What is important to this discussion is not the exact order of events, but rather only the fundamental premise underlying the events. That premise is that perceptual space is the sole rational environment for color manipulations, preparatory to final conversion into (or back into) printing-device space for operation of some apparatus.
This premise represents a major misstep in the implementation of four-color separations by incremental printing. When four-color separation data are converted into any conventional perceptual space, of necessity the conversion process discards information that is often crucial to the image-design thinking which previously went into formulation of the four-color separations.
This discarding—of a critical part of the intelligence embedded in those device-space specifications—is one of the two ways, mentioned in subsection (b) above, in which customary incremental-printing systems defeat the intentions of the ink-thinker. More specifically, once a four-color separation set has been translated into perceptual terms, the originally intended allocation of inks to image regions can no longer be reconstructed.
Consequently every special colorant effect created by the graphic artist or printing make-ready technician is destroyed in this process. As that technician or artist would see it, the job has simply been ruined.
(f) Gamut, and nonideal inks—The conclusions in the preceding paragraph are true even for a color that in principle could have been reproduced within the perceptual system—i. e. colors within the theoretical gamut of the perceptual system. In other words, what a printing device will do with such a color, if the device is controlled on the basis of this sort of perceptual system, is to make an at least plausible approximation of the specified color.
The artist or technician has wholly lost control of the quantity of black actually printed. Still, in defense of the system in such cases it is fair to say that within the limits of conventional perceptual rendition theory—if not in terms of what can be perceived actually—the output color does correspond to the specified color.
Even in this case there are various degrees of failure of the correspondence. For example, a so-called “process black” obtained by adding cyan C, magenta M and yellow Y inks—or in another notation “CMY” composite black—may often appear very slightly brownish rather than dead black; whereas on the other hand at least one particular black ink actually displays a very slight magenta cast.
In such situations it is fair to say that neither inking is ideal; however, this is precisely where the skill of the ink-thinker becomes invaluable. Such a craftsperson considers it an essential part of the work to become familiar with the actual behavior of one or sometimes several given sets of inks, in a given printing system—an artistry largely lost upon users of perceptual systems.
Thereafter, for each printing job the ink-thinking artisan first judiciously selects the preferred visual effect and then specifies the corresponding ink—or combination of inks—within a selected ink set, to implement that desired effect. Of course such finesse is entirely foreclosed in prior-art systems that operate on a colormap basis.
As noted above, however, this is only the first of the two blows which a conventional incremental system deals to the experienced artisan who has come up through the printing industry. It is not the end of the story.
The second defeat comes from the way in which a conventional perceptual-space system, in incremental printing, defines color gamut and relates that gamut to device spaces.
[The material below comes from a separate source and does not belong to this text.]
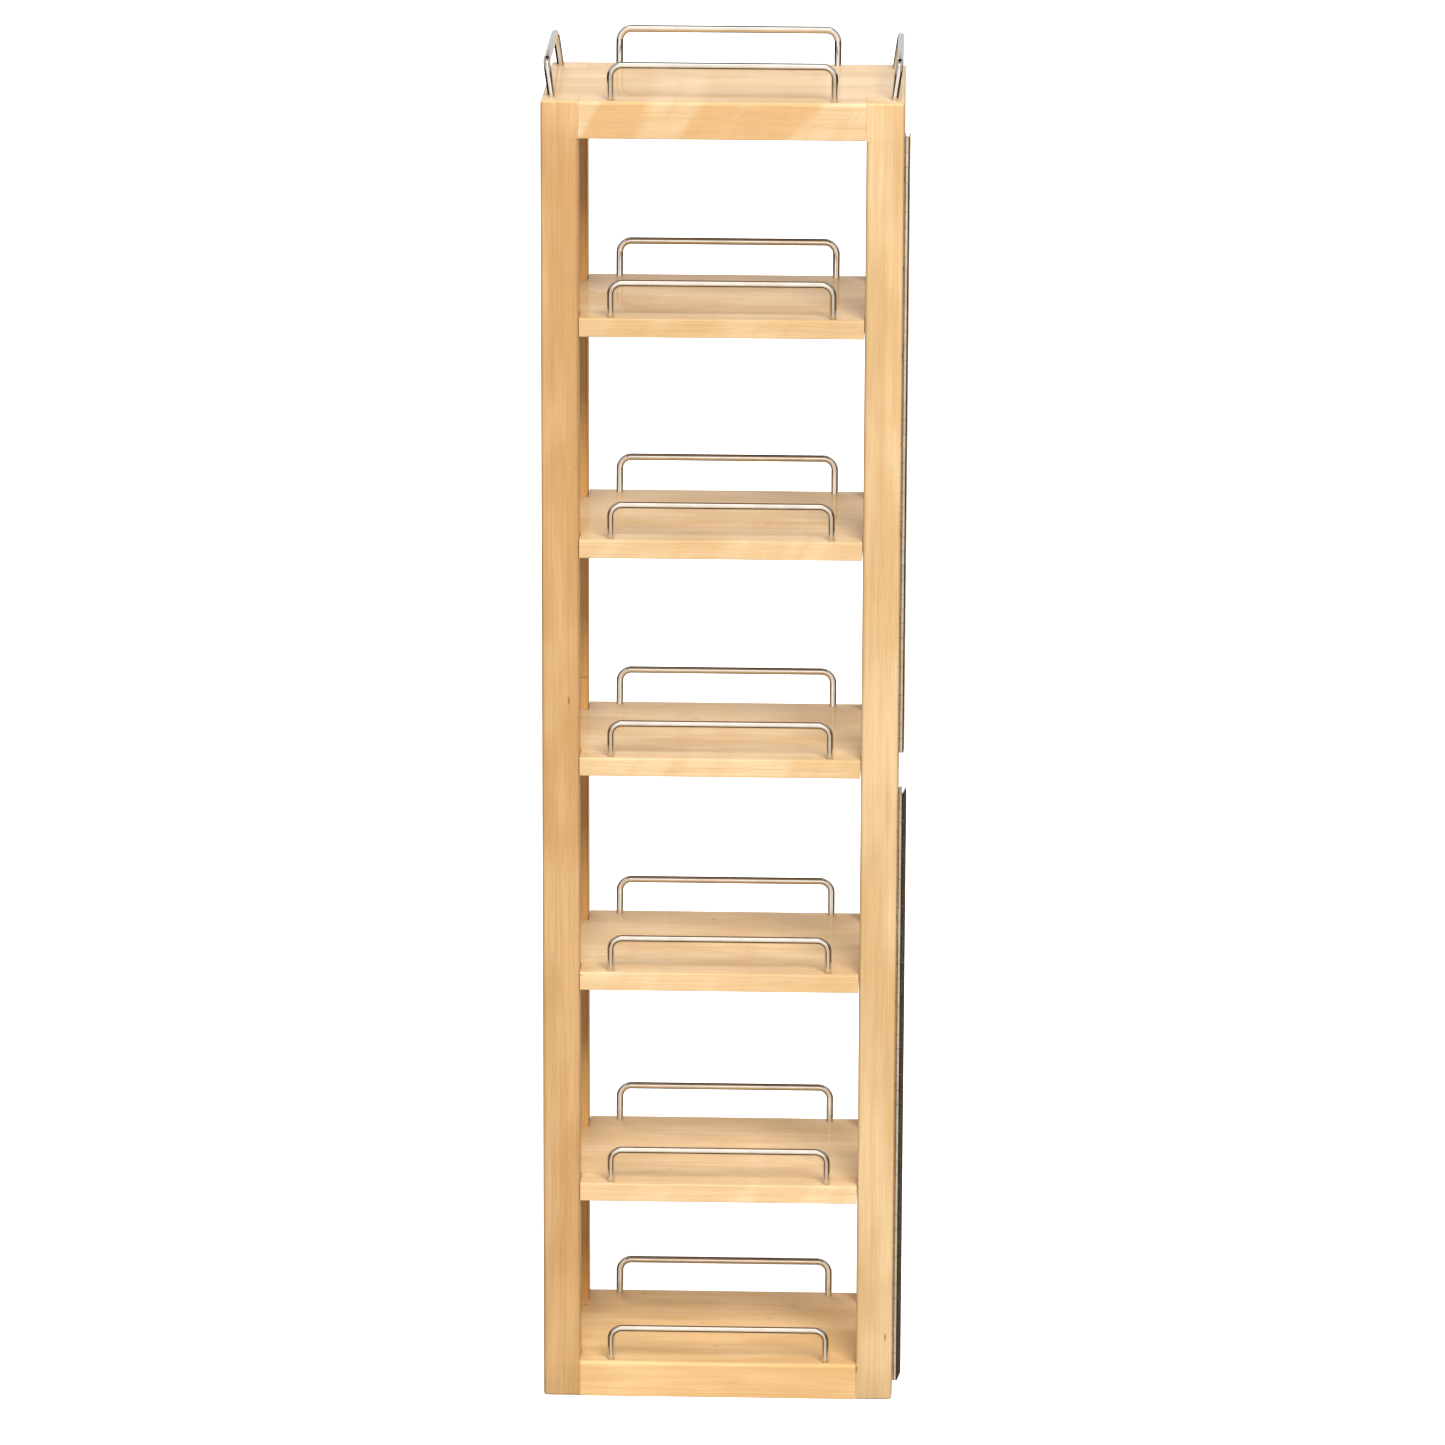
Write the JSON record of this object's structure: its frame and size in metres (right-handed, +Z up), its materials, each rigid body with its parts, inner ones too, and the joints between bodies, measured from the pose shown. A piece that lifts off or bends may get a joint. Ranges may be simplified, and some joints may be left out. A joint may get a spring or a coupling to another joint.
{
  "type": "pantry shelf tower",
  "caption": "Tall narrow open wooden shelf tower for a pantry, with notched lift-out shelves, chrome wire gallery rails and continuous hinges down one side.",
  "frame": {"origin": "middle of the footprint, on the surface that the tower stands on", "axes": "+Z up, -Y out of the front (the side seen with the hinges on the right), +X to the right, towards the hinges"},
  "size_m": [0.3123, 0.1906, 1.1823],
  "materials": {
    "post_wood": "clear lacquer, satin",
    "board_wood": "clear lacquer, satin",
    "shelf_wood": "clear lacquer, satin",
    "rail_chrome": "bright plated",
    "hinge_steel": "plated, semi bright",
    "pin_steel": "plated"
  },
  "bodies": {
    "frame": {"post_front_left": "post_wood", "post_front_right": "post_wood", "post_back_left": "post_wood", "post_back_right": "post_wood", "bottom_board": "board_wood", "bottom_rail_front": "rail_chrome", "bottom_rail_back": "rail_chrome", "top_board": "board_wood", "top_rail_front": "rail_chrome", "top_rail_back": "rail_chrome", "top_rail_left": "rail_chrome", "top_rail_right": "rail_chrome", "shelf_1_pin_front_left": "pin_steel", "shelf_1_pin_front_right": "pin_steel", "shelf_1_pin_back_left": "pin_steel", "shelf_1_pin_back_right": "pin_steel", "shelf_2_pin_front_left": "pin_steel", "shelf_2_pin_front_right": "pin_steel", "shelf_2_pin_back_left": "pin_steel", "shelf_2_pin_back_right": "pin_steel", "shelf_3_pin_front_left": "pin_steel", "shelf_3_pin_front_right": "pin_steel", "shelf_3_pin_back_left": "pin_steel", "shelf_3_pin_back_right": "pin_steel", "shelf_4_pin_front_left": "pin_steel", "shelf_4_pin_front_right": "pin_steel", "shelf_4_pin_back_left": "pin_steel", "shelf_4_pin_back_right": "pin_steel", "shelf_5_pin_front_left": "pin_steel", "shelf_5_pin_front_right": "pin_steel", "shelf_5_pin_back_left": "pin_steel", "shelf_5_pin_back_right": "pin_steel", "hinge_lower_fixed_leaf": "hinge_steel", "hinge_lower_pin": "pin_steel", "hinge_lower_screw_1": "pin_steel", "hinge_lower_screw_2": "pin_steel", "hinge_lower_screw_3": "pin_steel", "hinge_upper_fixed_leaf": "hinge_steel", "hinge_upper_pin": "pin_steel", "hinge_upper_screw_1": "pin_steel", "hinge_upper_screw_2": "pin_steel", "hinge_upper_screw_3": "pin_steel"},
    "shelf_1": {"shelf_1": "shelf_wood", "shelf_1_rail_front": "rail_chrome", "shelf_1_rail_back": "rail_chrome"},
    "shelf_2": {"shelf_2": "shelf_wood", "shelf_2_rail_front": "rail_chrome", "shelf_2_rail_back": "rail_chrome"},
    "shelf_3": {"shelf_3": "shelf_wood", "shelf_3_rail_front": "rail_chrome", "shelf_3_rail_back": "rail_chrome"},
    "shelf_4": {"shelf_4": "shelf_wood", "shelf_4_rail_front": "rail_chrome", "shelf_4_rail_back": "rail_chrome"},
    "shelf_5": {"shelf_5": "shelf_wood", "shelf_5_rail_front": "rail_chrome", "shelf_5_rail_back": "rail_chrome"},
    "lower_leaf": {"hinge_lower_moving_leaf": "hinge_steel"},
    "upper_leaf": {"hinge_upper_moving_leaf": "hinge_steel"}
  },
  "joints": [
    {"name": "shelf_1_lift", "type": "slide", "parent": "frame", "child": "shelf_1", "axis": [0, 0, 1], "range_m": [0, 0.135]},
    {"name": "shelf_2_lift", "type": "slide", "parent": "frame", "child": "shelf_2", "axis": [0, 0, 1], "range_m": [0, 0.135]},
    {"name": "shelf_3_lift", "type": "slide", "parent": "frame", "child": "shelf_3", "axis": [0, 0, 1], "range_m": [0, 0.135]},
    {"name": "shelf_4_lift", "type": "slide", "parent": "frame", "child": "shelf_4", "axis": [0, 0, 1], "range_m": [0, 0.135]},
    {"name": "shelf_5_lift", "type": "slide", "parent": "frame", "child": "shelf_5", "axis": [0, 0, 1], "range_m": [0, 0.115]},
    {"name": "lower_hinge", "type": "hinge", "parent": "frame", "child": "lower_leaf", "pos_m": [0.1549, -0.09265, 0.2847], "axis": [0, 0, -1], "range_deg": [-8, 172]},
    {"name": "upper_hinge", "type": "hinge", "parent": "frame", "child": "upper_leaf", "pos_m": [0.1549, -0.09265, 0.8545], "axis": [0, 0, -1], "range_deg": [-2, 178]}
  ]
}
In such systems an image region that is endowed with a fully imprinted black has exhausted the available gamut of the system.
This comment should not be misunderstood as a statement about perceptual colorimetry in general. Of course when a spectrophotometer or proper colorimeter is used to measure the perceptual calorimetric content of an actually printed field of “full black” with an overprinted quantity of, say, magenta, such measuring apparatus clearly reports a calorimetric quantity which is very plainly different both from “full black” alone and from the overprinted quantity of magenta alone.
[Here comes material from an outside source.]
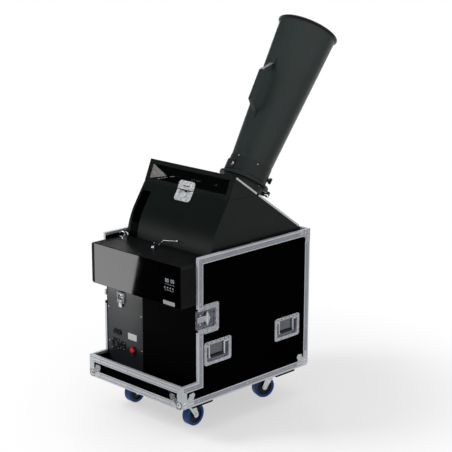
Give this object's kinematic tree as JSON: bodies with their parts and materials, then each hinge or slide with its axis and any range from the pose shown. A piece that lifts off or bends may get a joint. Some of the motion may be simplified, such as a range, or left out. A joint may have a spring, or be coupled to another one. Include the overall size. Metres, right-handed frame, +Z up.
{
  "type": "confetti_blower",
  "caption": "Confetti blower: a tilted swivelling barrel over a hinged hopper hood with mesh, a control box and a fan, all in a black wheeled flight case body with its cover off.",
  "frame": {"origin": "on the floor, under the middle of the bounding box", "axes": "+Z up, -Y is the control side, +X is the right side seen from the controls"},
  "size_m": [0.6078, 1.2285, 1.7112],
  "materials": {
    "laminate": "black laminate on plywood",
    "edging": "satin extrusion",
    "zinc": "bright zinc plate",
    "chrome": "polished",
    "tread": "blue polyurethane tread on a black hub",
    "housing": "satin black paint",
    "plate": "semi-gloss dark plate",
    "acrylic": "black acrylic, glossy",
    "window": "black, glossy",
    "display": "dark display window",
    "key": "pale key",
    "stop": "red",
    "socket": "moulded black",
    "hood_paint": "satin black",
    "mesh": "black mesh",
    "barrel_paint": "satin dark grey",
    "black_trim": "black",
    "funnel": "sheet steel",
    "roller": "steel",
    "motor": "cast and painted",
    "impeller": "plain",
    "board": "circuit board"
  },
  "bodies": {
    "base": {"case_floor": "laminate", "case_walls": "laminate", "case_edging": "edging", "ball_corners": "zinc", "castor_plates": "zinc", "side_dishes": "zinc", "cabinet": "housing", "connector_plate": "plate", "panel_sockets": "socket", "control_box": "housing", "control_panel": "acrylic", "display": "display", "hood_shell": "hood_paint", "fill_window": "window", "hood_latch_dish": "zinc", "deck_flange": "hood_paint", "hopper_funnel": "funnel", "feed_motor": "motor", "blast_duct": "funnel", "fan_scroll": "funnel", "fan_motor": "motor", "electronics": "board", "fasteners": "zinc"},
    "fork_fl": {"castor_fork_fl": "zinc"},
    "fork_fr": {"castor_fork_fr": "zinc"},
    "fork_bl": {"castor_fork_bl": "zinc"},
    "fork_br": {"castor_fork_br": "zinc"},
    "wheel_fl": {"castor_wheel_fl": "tread"},
    "wheel_fr": {"castor_wheel_fr": "tread"},
    "wheel_bl": {"castor_wheel_bl": "tread"},
    "wheel_br": {"castor_wheel_br": "tread"},
    "handle_lf": {"case_handle_lf": "chrome"},
    "handle_lb": {"case_handle_lb": "chrome"},
    "handle_rf": {"case_handle_rf": "chrome"},
    "handle_rb": {"case_handle_rb": "chrome"},
    "latch_left": {"case_latch_left": "chrome"},
    "latch_right": {"case_latch_right": "chrome"},
    "hood_latch": {"hood_latch_wing": "chrome"},
    "lid": {"lid_shell": "hood_paint", "lid_grille": "mesh", "lid_keeper": "zinc"},
    "barrel_assembly": {"swivel_collar": "barrel_paint", "collar_spigot": "barrel_paint", "barrel": "barrel_paint", "barrel_rim": "black_trim", "barrel_handle": "barrel_paint"},
    "knob_upper": {"collar_knob_upper": "black_trim"},
    "knob_lower": {"collar_knob_lower": "black_trim"},
    "index_pin": {"collar_pin": "chrome"},
    "key_1": {"button_1": "key"},
    "key_2": {"button_2": "key"},
    "key_3": {"button_3": "key"},
    "key_4": {"button_4": "key"},
    "stop": {"stop_button": "stop"},
    "lever": {"hood_lever": "chrome"},
    "ring": {"hood_ring": "chrome"},
    "draw_lever": {"draw_latch_lever": "zinc"},
    "draw_bail": {"draw_latch_bail": "zinc"},
    "impeller": {"fan_impeller": "impeller"},
    "roller": {"feed_roller": "roller"}
  },
  "joints": [
    {"name": "castor_swivel_fl", "type": "hinge", "parent": "base", "child": "fork_fl", "pos_m": [-0.19, -0.47427, 0.113], "axis": [0, 0, 1], "continuous": true},
    {"name": "castor_swivel_fr", "type": "hinge", "parent": "base", "child": "fork_fr", "pos_m": [0.19, -0.47427, 0.113], "axis": [0, 0, 1], "continuous": true},
    {"name": "castor_swivel_bl", "type": "hinge", "parent": "base", "child": "fork_bl", "pos_m": [-0.19, 0.05373, 0.113], "axis": [0, 0, 1], "continuous": true},
    {"name": "castor_swivel_br", "type": "hinge", "parent": "base", "child": "fork_br", "pos_m": [0.19, 0.05373, 0.113], "axis": [0, 0, 1], "continuous": true},
    {"name": "castor_roll_fl", "type": "hinge", "parent": "fork_fl", "child": "wheel_fl", "pos_m": [-0.19, -0.43827, 0.05], "axis": [1, 0, 0], "continuous": true},
    {"name": "castor_roll_fr", "type": "hinge", "parent": "fork_fr", "child": "wheel_fr", "pos_m": [0.19, -0.43827, 0.05], "axis": [1, 0, 0], "continuous": true},
    {"name": "castor_roll_bl", "type": "hinge", "parent": "fork_bl", "child": "wheel_bl", "pos_m": [-0.19, 0.01773, 0.05], "axis": [1, 0, 0], "continuous": true},
    {"name": "castor_roll_br", "type": "hinge", "parent": "fork_br", "child": "wheel_br", "pos_m": [0.17888, 0.01949, 0.05], "axis": [0.9511, -0.309, 0], "continuous": true},
    {"name": "case_handle_lf", "type": "hinge", "parent": "base", "child": "handle_lf", "pos_m": [-0.292, -0.39527, 0.389], "axis": [0, 1, 0], "range_deg": [0, 90], "stiffness_Nm_per_rad": 0.3, "springref_deg": -28.65},
    {"name": "case_handle_lb", "type": "hinge", "parent": "base", "child": "handle_lb", "pos_m": [-0.292, 0.04573, 0.389], "axis": [0, 1, 0], "range_deg": [0, 90], "stiffness_Nm_per_rad": 0.3, "springref_deg": -28.65},
    {"name": "case_handle_rf", "type": "hinge", "parent": "base", "child": "handle_rf", "pos_m": [0.292, -0.39527, 0.389], "axis": [0, -1, 0], "range_deg": [0, 90], "stiffness_Nm_per_rad": 0.3, "springref_deg": -28.65},
    {"name": "case_handle_rb", "type": "hinge", "parent": "base", "child": "handle_rb", "pos_m": [0.292, 0.04573, 0.389], "axis": [0, -1, 0], "range_deg": [0, 90], "stiffness_Nm_per_rad": 0.3, "springref_deg": -28.65},
    {"name": "case_latch_left", "type": "hinge", "parent": "base", "child": "latch_left", "pos_m": [-0.29, -0.45427, 0.516], "axis": [-1, 0, 0], "range_deg": [0, 180]},
    {"name": "case_latch_right", "type": "hinge", "parent": "base", "child": "latch_right", "pos_m": [0.29, -0.45427, 0.516], "axis": [1, 0, 0], "range_deg": [0, 180]},
    {"name": "hood_latch_turn", "type": "hinge", "parent": "base", "child": "hood_latch", "pos_m": [0, -0.30712, 0.9802], "axis": [0, -0.8402, 0.5423], "range_deg": [0, 180]},
    {"name": "lid_hinge", "type": "hinge", "parent": "base", "child": "lid", "pos_m": [0, -0.10337, 0.99234], "axis": [-1, 0, 0], "range_deg": [0, 75]},
    {"name": "barrel_swivel", "type": "hinge", "parent": "base", "child": "barrel_assembly", "pos_m": [0, 0.09162, 1.01581], "axis": [0, 0.5461, 0.8377], "continuous": true},
    {"name": "upper_knob_turn", "type": "hinge", "parent": "barrel_assembly", "child": "knob_upper", "pos_m": [0.07425, 0.15655, 0.97946], "axis": [0.7071, 0.5924, -0.3862], "continuous": true},
    {"name": "lower_knob_turn", "type": "hinge", "parent": "base", "child": "knob_lower", "pos_m": [0.06309, 0.13871, 0.92305], "axis": [0.5736, 0.6862, -0.4473], "continuous": true},
    {"name": "index_pin_pull", "type": "slide", "parent": "base", "child": "index_pin", "axis": [0.788, 0.5158, -0.3362], "range_m": [0, 0.004], "stiffness_N_per_m": 800, "springref_m": -0.002},
    {"name": "button_1_press", "type": "slide", "parent": "base", "child": "key_1", "axis": [0, 1, 0], "range_m": [0, 0.0008], "stiffness_N_per_m": 300, "springref_m": -0.0005},
    {"name": "button_2_press", "type": "slide", "parent": "base", "child": "key_2", "axis": [0, 1, 0], "range_m": [0, 0.0008], "stiffness_N_per_m": 300, "springref_m": -0.0005},
    {"name": "button_3_press", "type": "slide", "parent": "base", "child": "key_3", "axis": [0, 1, 0], "range_m": [0, 0.0008], "stiffness_N_per_m": 300, "springref_m": -0.0005},
    {"name": "button_4_press", "type": "slide", "parent": "base", "child": "key_4", "axis": [0, 1, 0], "range_m": [0, 0.0008], "stiffness_N_per_m": 300, "springref_m": -0.0005},
    {"name": "stop_press", "type": "slide", "parent": "base", "child": "stop", "axis": [0, 1, 0], "range_m": [0, 0.004]},
    {"name": "hood_lever_turn", "type": "hinge", "parent": "base", "child": "lever", "pos_m": [-0.028, -0.46727, 0.765], "axis": [0, 0, 1], "range_deg": [-90, 0]},
    {"name": "hood_ring_turn", "type": "hinge", "parent": "base", "child": "ring", "pos_m": [-0.238, -0.46027, 0.765], "axis": [0, 0, 1], "range_deg": [-60, 30]},
    {"name": "draw_lever_lift", "type": "hinge", "parent": "base", "child": "draw_lever", "pos_m": [-0.188, -0.51927, 0.503], "axis": [-1, 0, 0], "range_deg": [0, 150]},
    {"name": "draw_bail_swing", "type": "hinge", "parent": "draw_lever", "child": "draw_bail", "pos_m": [-0.188, -0.51927, 0.491], "axis": [-1, 0, 0], "range_deg": [-150, 0]},
    {"name": "fan_spin", "type": "hinge", "parent": "base", "child": "impeller", "pos_m": [0, -0.19468, 0.40266], "axis": [1, 0, 0], "continuous": true},
    {"name": "feed_spin", "type": "hinge", "parent": "base", "child": "roller", "pos_m": [0, -0.28827, 0.731], "axis": [1, 0, 0], "continuous": true}
  ],
  "couplings": [
    {"joint": "draw_bail_swing", "follows": "draw_lever_lift", "ratio": -1}
  ]
}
What is under discussion here is only the limited forward, Peprinting perceptual-color theoretical formulation that is customary in incremental printing. Within the confines of this conventional preprinting analysis, “black” is a unique color that occupies the bottom tip of a three-color-dimensional solid representing the system gamut.
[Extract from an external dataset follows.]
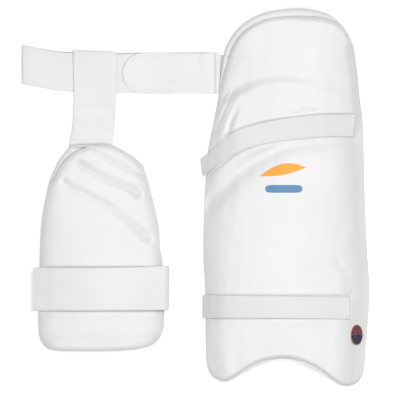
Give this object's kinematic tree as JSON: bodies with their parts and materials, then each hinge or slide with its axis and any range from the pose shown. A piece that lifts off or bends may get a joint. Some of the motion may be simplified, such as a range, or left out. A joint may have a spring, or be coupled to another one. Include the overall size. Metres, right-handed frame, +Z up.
{
  "type": "cricket thigh guard set",
  "caption": "White cricket thigh guard set: outer thigh guard with hip flap and inner thigh guard on an elastic waist belt, lying face up.",
  "frame": {"origin": "centre of the bounding box at floor level", "axes": "+X across the set from the inner guard to the outer guard, +Y along the guards from knee end to hip end, +Z up through the front faces, lying face up"},
  "size_m": [0.4093, 0.4458, 0.0647],
  "materials": {
    "front_fabric": "matte",
    "webbing": "matte",
    "binding": "matte",
    "liner": "matte",
    "foam": "matte",
    "hook": "matte",
    "print_orange": "matte",
    "print_blue": "matte",
    "badge_navy": "satin",
    "badge_maroon": "satin"
  },
  "bodies": {
    "thigh": {"thigh_liner": "liner", "thigh_base_foam": "foam", "thigh_cover": "front_fabric", "main_foam_block": "foam", "mid_foam_block": "foam", "left_wing_foam": "foam", "right_wing_foam": "foam", "thigh_binding": "binding", "lower_strap_root": "webbing", "upper_strap_root": "webbing", "emblem_leaf": "print_orange", "emblem_bar": "print_blue", "badge_lower": "badge_navy", "badge_upper": "badge_maroon"},
    "hip": {"hip_liner": "liner", "hip_base_foam": "foam", "hip_cover": "front_fabric", "hip_foam_block": "foam", "hip_rim_roll": "binding", "hip_binding": "binding", "belt_anchor_patch": "webbing", "tab_root": "webbing"},
    "belt": {"belt": "webbing"},
    "tab": {"belt_tab": "webbing", "tab_hook_patch": "hook"},
    "belt_loop": {"hanger_loop": "webbing"},
    "hanger": {"hanger_strap": "webbing", "hanger_stitch_patch": "webbing"},
    "inner_guard": {"inner_liner": "liner", "inner_base_foam": "foam", "inner_cover": "front_fabric", "inner_foam_low": "foam", "inner_foam_middle": "foam", "inner_foam_upper": "foam", "inner_foam_top": "foam", "inner_binding": "binding", "inner_hanger_stub": "webbing", "inner_band_root": "webbing"},
    "band": {"inner_band": "webbing", "inner_band_hook": "hook"},
    "upper_strap_body": {"upper_strap": "webbing"},
    "upper_end": {"upper_strap_end": "webbing", "upper_hook_patch": "hook"},
    "lower_strap_body": {"lower_strap": "webbing"},
    "lower_end": {"lower_strap_end": "webbing", "lower_hook_patch": "hook"}
  },
  "joints": [
    {"name": "hip_flex", "type": "hinge", "parent": "thigh", "child": "hip", "pos_m": [0.106, 0.13, 0.039], "axis": [1, 0, 0], "range_deg": [-8, 8]},
    {"name": "belt_swing", "type": "hinge", "parent": "hip", "child": "belt", "pos_m": [0.013, 0.15, 0.0122], "axis": [0, 1, 0], "range_deg": [0, 35]},
    {"name": "tab_peel", "type": "hinge", "parent": "belt", "child": "tab", "pos_m": [0.013, 0.15, 0.0122], "axis": [0, 1, 0], "range_deg": [0, 80]},
    {"name": "loop_slide", "type": "slide", "parent": "belt", "child": "belt_loop", "axis": [1, 0, 0], "range_m": [-0.015, 0.004]},
    {"name": "hanger_swing", "type": "hinge", "parent": "belt_loop", "child": "hanger", "pos_m": [-0.118, 0.12, 0.0068], "axis": [-1, 0, 0], "range_deg": [0, 90]},
    {"name": "inner_tilt", "type": "hinge", "parent": "hanger", "child": "inner_guard", "pos_m": [-0.1225, 0.062, 0.009], "axis": [-1, 0, 0], "range_deg": [-25, 45]},
    {"name": "band_peel", "type": "hinge", "parent": "inner_guard", "child": "band", "pos_m": [-0.0351, -0.109, 0.0092], "axis": [0, 1, 0], "range_deg": [0, 90]},
    {"name": "upper_strap_swing", "type": "hinge", "parent": "thigh", "child": "upper_strap_body", "pos_m": [0.007, 0.0335, 0.0058], "axis": [0.1084, -0.9941, 0], "range_deg": [0, 95]},
    {"name": "upper_end_peel", "type": "hinge", "parent": "upper_strap_body", "child": "upper_end", "pos_m": [0.1272, 0.082, 0.0648], "axis": [0, -1, 0], "range_deg": [0, 90]},
    {"name": "lower_strap_swing", "type": "hinge", "parent": "thigh", "child": "lower_strap_body", "pos_m": [0.0086, -0.13, 0.0096], "axis": [0, -1, 0], "range_deg": [0, 85]},
    {"name": "lower_end_peel", "type": "hinge", "parent": "lower_strap_body", "child": "lower_end", "pos_m": [0.1272, -0.13, 0.0645], "axis": [0, -1, 0], "range_deg": [0, 90]}
  ]
}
In effect, within this limited preprinting formulation, black represents the practical absence of light. To attempt any further removal of light from such a color, in this kind of theoretical regime, is an oxymoron if not a conundrum.
In other words, in algorithms following this approach as noted previously it is without physical significance to propose application of a subtractive colorant—whether more black, or any other colorant—to such a full-scale application of black. In machine programming that adheres to this perceptual-color type of preprinting analysis, black ink alone is enough to consume all available degrees of freedom (even though a four-color-separation input signal has three more degrees of freedom not yet deployed).
Here not only has the verbatim specification of desired color been lost, as in the preceding section (e), but even before that step the preprinting process of translation into perceptual space has truncated the input amplitude. In other words the perceptual-theory system has entirely clipped the input signal to black, even though an important part of the input signal called for an overprinted tone in addition to the black.
Since a system so programmed must consider the desired color to be out-of-gamut, no amount of adjustment or tinkering can possibly represent that desired color within a conventional perceptual space. If the color rendition discussed in the preceding section was fairly described as “ruined”, then it remains to find adequate words for what is discussed here.
Since these special effects are difficult if not impossible to produce, it goes without saying that the printed hardcopy will not compare favorably with the results of a comparable project executed using a printing press. What is gone is that extra “punch” which the ink-thinker can now only visualize but never produce.
(g) Summary—In incremental printing, to prevent a grainy appearance black ink should not be used in midtone or highlight image regions. For a printer with an RGB-only interface, this desired preclusion of black ink is managed nicely through the colormap.
This route to blocking black ink out of highlight and midtone regions, however, is unworkable for a graphic-arts printer with a CMYK interface—or more generally for a printer that accepts four-color separations as inputs. The reason is that the artist or technician loses control over the amount of actual black ink generated.
In such a system, process black (CMY) inputs and actual black (K) inputs are caused to become indistinguishable. Naturally they come out the same, even though personnel preparing the ink specification have carefully designated them as different.
Any effort to colormap a preseparated CMYK specification necessarily always discards information about actual black ink. Depending on the specific colors called for, such an effort sometimes also clips the input color specification before even beginning the transformation.
In short, four-color specs may be fed, willy-nilly, into colormaps—but cannot meaningfully pass through colormaps. Conventional colormap techniques are not applicable to device-color CMYK incremental printers.
(h) Conclusion—As this discussion has shown, limitations in conventional incremental-printing color spaces continue to impede use of device-space specifications such as generated by craftspeople in the traditional printing industry—and thereby also continue to impede achievement of excellent hardcopy generation competitive with printing-press products. Thus important aspects of the technology used in the field of the invention are amenable to useful refinement.